Die Schwiegermutter Schmeiß hat eine Schwäche für englische Namen. Ihre eine Tochter heißt Wendy, die andere Zendy. Den ältesten Sohn, den Kerstin später geheiratet hat, nannte sie Jan, ruft ihn aber Dschan. Früher war die Schwiegermutter Melkerin. Die Kühe grasten im Niemandsland. Abends schenkte sie in der Kneipe „für die paar Waddekather“ aus. Ab und zu kamen Grenzer vorbei, holten Zigaretten und aßen eine Bockwurst. „Ich habe zwanzig Jahre lang im Zaun gemolken. Wenn die so ein Endlager bauen, stehen wir doch wieder im Stacheldraht.“ Nach der Wende baute sie ihr Haus aus, installierte eine Heizung, deckte das Dach neu. „Ich will hier bleiben“, sagt sie.
Kerstin hat mit 24 ihr drittes Kind bekommen. David, man ruft ihn Daivid, ist acht Jahre alt. Daniel ist vier, Danin, die Tilla genannt wird, zwei. Seit der Demonstration in Waddekath gibt es die Bürgerinitiative Anti-Atom- Gruppe Waddekath, deren Vorsitzende Kerstin ist. Die Gruppe ist jetzt ein halbes Jahr alt, am Anfang waren sie 11, jetzt sind sie 25.
Kerstin bleibt nie lange an einem Platz sitzen und zieht alle Minuten ihre Jeans hoch, die über die Hüften rutscht. Nach der Schule hat sie eine Lehre als Köchin gemacht, später im Kindergarten von Diesdorf gearbeitet. Jetzt ist sie arbeitslos, fährt um halb sechs ihren Mann zur Frühschicht nach Gifhorn und kümmert sich um ihre Kinder. „Manchmal ist es hier langweilig“, sagt sie und will wieder arbeiten gehen. Seit es die Bürgerinitiative gibt, sitzt sie oft bis nachts an der Schreibmaschine und tippt Genehmigungsanträge, Briefe und Listen. In einem Aktenordner sammelt sie Zeitungsartikel. Mit Leuchtstift sind Überschriften angestrichen, „Zukunftsvision Altmark: Stacheldraht und Atommüll“ und „Steht Salzstock Waddekath an erster Stelle der Liste?“
Genau weiß im Dorf keiner, was geplant ist. Offiziell ist der Bürgermeister noch nicht über das Gutachten informiert worden. Der alte Bauer Körner vom anderen Ende des Dorfs zuckt mit den Schultern. „Wissen kann man es nicht, aber irgendwo muß doch der Name herkommen.

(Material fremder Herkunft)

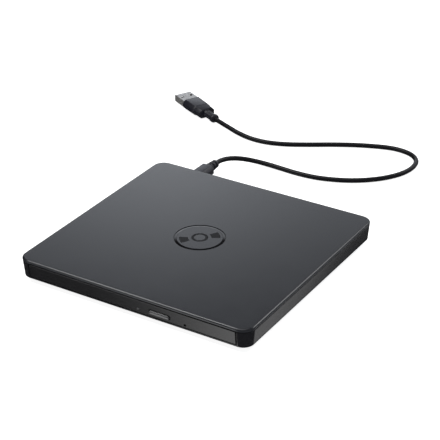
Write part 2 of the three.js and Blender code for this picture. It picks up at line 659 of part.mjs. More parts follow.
function addMechanism(mechanism) {
  add(mechanism, "traverse_frame", traverseFrame(), DARK_STEEL);
  add(mechanism, "deck_plate", deckPlate(), BLACK_MATTE);
  add(mechanism, "spindle_motor", spindleMotor(), STEEL);
  add(mechanism, "turntable", turntable(), STEEL);
  add(mechanism, "turntable_pad", ring(11.5, 14.2, 9.25, 9.55, 36), RUBBER);
  clawAngles().forEach((angle, i) => {
    add(mechanism, "clamp_claw_" + (i + 1), clampClaw(), WHITE_PLASTIC).rotation.z = angle;
  });
  add(mechanism, "guide_shaft_main", shaftRod(MAIN_SHAFT), STEEL);
  add(mechanism, "guide_shaft_sub", shaftRod(SUB_SHAFT), STEEL);
  add(mechanism, "lead_screw", shaftRod(SCREW), STEEL);
  add(mechanism, "feed_motor", roundedPlate(8.2, 5.2, 1, 4.5, 7.8, 5.4, SCREW.v + 0.1), DARK_STEEL);
  add(mechanism, "pickup_sled", pickupSled(), DARK_STEEL);
  add(mechanism, "lens_holder", lensHolder(), BLACK_MATTE);
  add(mechanism, "objective_lens", objectiveLens(), LENS_GLASS);
  [[-13, -20.3], [-13, 20], [64.7, -14.9]].forEach(([u, v], i) => {
    const damper = cylinder(1.5, 7.45, 7.95, u, v, 16);
    add(mechanism, "damper_" + (i + 1), damper, RUBBER);
  });
}

// ---------------------------------------------------------------- cable

function microPlugShell() {
  const outer = roundedBar(6.85, 1.8, 0.5, 62.6, 70.5, PORT.x, PORT.z);
  return cut(outer, roundedBar(6.35, 1.3, 0.35, 62, 70, PORT.x, PORT.z));
}

// A stack of rounded sections along +Y: { y, w, h, r }, centred on x, z.
function bodyAlongY(sections, x, z, steps = 3) {
  const levels = sections.map(({ y, w, h, r }) => ({ z: y, w, d: h, r }));
  const basis = new THREE.Matrix4().makeBasis(
    new THREE.Vector3(0, 0, 1),
    new THREE.Vector3(1, 0, 0),
    new THREE.Vector3(0, 1, 0),
  );
  const turnedRound = levels.map((level) => ({ ...level, w: level.d, d: level.w }));
  return loft(turnedRound, steps).applyMatrix4(basis).translate(x, 0, z);
}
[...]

Aus der Luft können sie es ja nicht greifen.“ Bundesumweltministerin Angela Merkel behauptet, daß Waddekath nie in der Diskussion war. „Das ist für mich 'ne Lüge“, sagt Kerstin. „Die machen hier Untersuchungen und behaupten, Waddekath sei nicht im Gespräch. Aber das steht doch im Gutachten drin.“
Im Januar hat es eine zweite Demonstration mit 700 Menschen im benachbarten Wittingen gegeben. Die Umweltministerin von Sachsen-Anhalt war da, der Kultusminister, eine Landtagsabgeordnete. „Wir haben nur ein Leben“, hat Kerstin von der Rednertribüne gesagt. „Traurig genug, daß wir kämpfen müssen, damit unsere Kinder in einer gesunden Umwelt aufwachsen können.“
In Waddekath ist nicht mehr viel los. „Der Zusammenhalt war früher besser, auch der Kontakt mit den Alten“, sagt Kerstin. Das Dorffest gibt es noch, ein Osterfeuer und ein Maifest. Nach der Wende hat sich jeder erst einmal um sich selbst gekümmert. Waddekath wurde eingemeindet und hat seither drei neue Straßenlaternen bekommen und Zuschüsse für einen Sportplatz. Dieses Jahr gibt es Geld für den Ausbau des Gemeindesaals. „Die Arbeit machen wir selber“, sagt Kerstin. „Denn das wollen wir von der Bürgerinitiative ja auch, daß das Dorf wieder zusammenkommt.“
Auf ihrem Schreibtisch liegt die vierte Fassung eines Briefs an die Bonner Umweltministerin. „Ich will wissen, was ist, wenn Gorleben fällt. Wo soll der Müll hin? Wir fahren zu Frau Merkel“, sagt Kerstin. Die Unterschriften, die auf der Demo gesammelt wurden, möchte sie persönlich übergeben. „Die sollen sehen, daß die Waddekather nicht auf den Kopf gefallen sind.“
Tilla kann noch nicht richtig sprechen und sagt meist nur „hä“. Manchmal sagt sie „Kerstin“, manchmal „Atom Seiße“.